Kondisi diatas, menjadikan saya merasa Negara Kesatuan Republik Indonesia sedang terarahkan menuju pada negara gagal dan kemudian akan bubar. Saya merasa kondisi saat ini sudah didisain oleh pihak asing yang menginginkan Indonesia nantinya menjadi negeri yang terpecah belah, sehingga pihak asing dengan mudah menguasai seluruh potensi negeri termasuk kekayaan alamnya pada masa yang akan datang, di bekas negara yang bernama Indonesia.
Solusi untuk kondisi indonesia saat ini
Saya mencoba memberikan solusi dari masalah yang ada saat ini. Solusi yang saya berikan hanyalah himbauan, ataupun hanya berupa buah pemikiran yang didasari kecintaan dan keprihatinan terhadap kondisi Negara Kesatuan Republik Indonesia. Saya hanya sebagai rakyat kecil tidak punya kuasa mengubah keadaan bangsa.
Menurut saya masalah yang terjadi saat ini karena negeri yang mayoritas muslim ini kurang mendapat Rahmat dari Allah SWT, sebab rakyat muslim Indonesia saat ini mungkin saja sudah jauh dengan Allah SWT dan sudah kurang taat dalam menjalankan ibadah kepada Allah SWT. Jika, ketika muslim Indonesia yang merupakan mayoritas rakyat Indonesia sudah kurang mendapat Rahmat dari Allah SWT, maka akan berimbas kepada seluruh sistem kehidupan bangsa dan negara Indonesia, termasuk kepada kelompok minoritasnya.
Oleh karena itu solusi awal untuk menyelesaikan masalah bangsa ini, mari kita kembali Kepada Tuhan Yamg Maha Esa, mari kita bertaubat kepada Tuhan kita masing-masing.

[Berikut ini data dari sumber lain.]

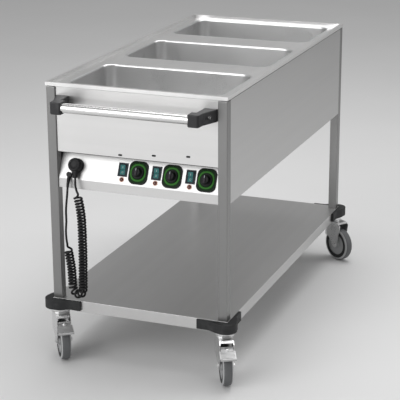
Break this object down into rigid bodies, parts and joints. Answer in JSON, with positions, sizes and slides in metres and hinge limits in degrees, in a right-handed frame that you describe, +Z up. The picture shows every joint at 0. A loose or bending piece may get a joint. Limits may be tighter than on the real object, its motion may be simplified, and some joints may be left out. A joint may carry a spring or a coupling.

Bagi umat Muslim, mari kita penuhi Masjid-masjid untuk sholat berjamaah, Bepuasalah di bulan Ramadhan, Berzakatlah, kemudian laksanakan amalan-amalan sunnah lainnya. Jika kita belum mampu melaksanakan aturan Allah seluruhnya, minimal kita harus lebih dekat dengan Allah SWT. Begitu pula rakyat Indonesia yang beragama lain, laksanakan peribadatan sesuai dengan agama dan kepercayaan masing-masing. Semoga dengan rakyat Indonesia rajin beribadah dan menjadi orang-orang yang sholeh baik dalam hal beragama maupun sosial. Sehingga, Allah SWT, yang menguasai langit dan bumi ini akan menurunkan banyak Rahmat kepada rakyat Indonesia, salah satunya dalam bentuk pemimpin yang cerdas, jujur, amanah, bisa dipercaya, yang mengajak rakyatnya untuk dekat kepada Allah SWT, Tuhan Yang Maha Esa.
Solusi ini yang bisa saya sampaikan dan yang menurut saya logis untuk dilakukan oleh rakyat Indonesia. Solusi teknis yang lain tidak bisa saya tuliskan disini karena akan menimbulkan perdebatan. Sebab solusi-solusi yang akan saya tuliskan hanya bisa dilakukan oleh pemimpin pilihan Allah SWT, Tuhan Yang Maha Esa.
Ia adalah pemimpin yang terpilih dari doa-doa rakyatnya yang Sholeh. Oleh karena itu mari kita wujudkan bersama-sama masyarakat yang sholeh, denga cara mengerjakan amal shaleh dan nasihat menasihati supaya menaati kebenaran, serta nasihat menasihati supaya menetapi kesabaran juga yang sangat penting kita harus jadi orang yang beriman, ber- Tuhan Yang Maha Esa.
Penutup
Saran di atas adalah bentuk kepedulian penulis tentang situasi yang penulis rasakan di Indonesia saat ini. Penulis tidak bisa mengubah kesemrawutan ini dengan tangan dan juga dengan lisan. Penulis hanya baru bisa dengan kata hati yang dituliskan dalam tulisan ini. Semoga kita bisa mempertahankan negeri tercinta ini dengan menjadi diri kita, menjadi orang Indonesia yang sholeh dan mengajak orang untuk menjadi sholeh, serta berdoa untuk kebaikan Indonesia. Sisanya bagian Allah SWT, Tuhan Yang Maha Esa, yang menyelesaikannya, karena saya sebagai manusia tidak mempunyai daya dan upaya.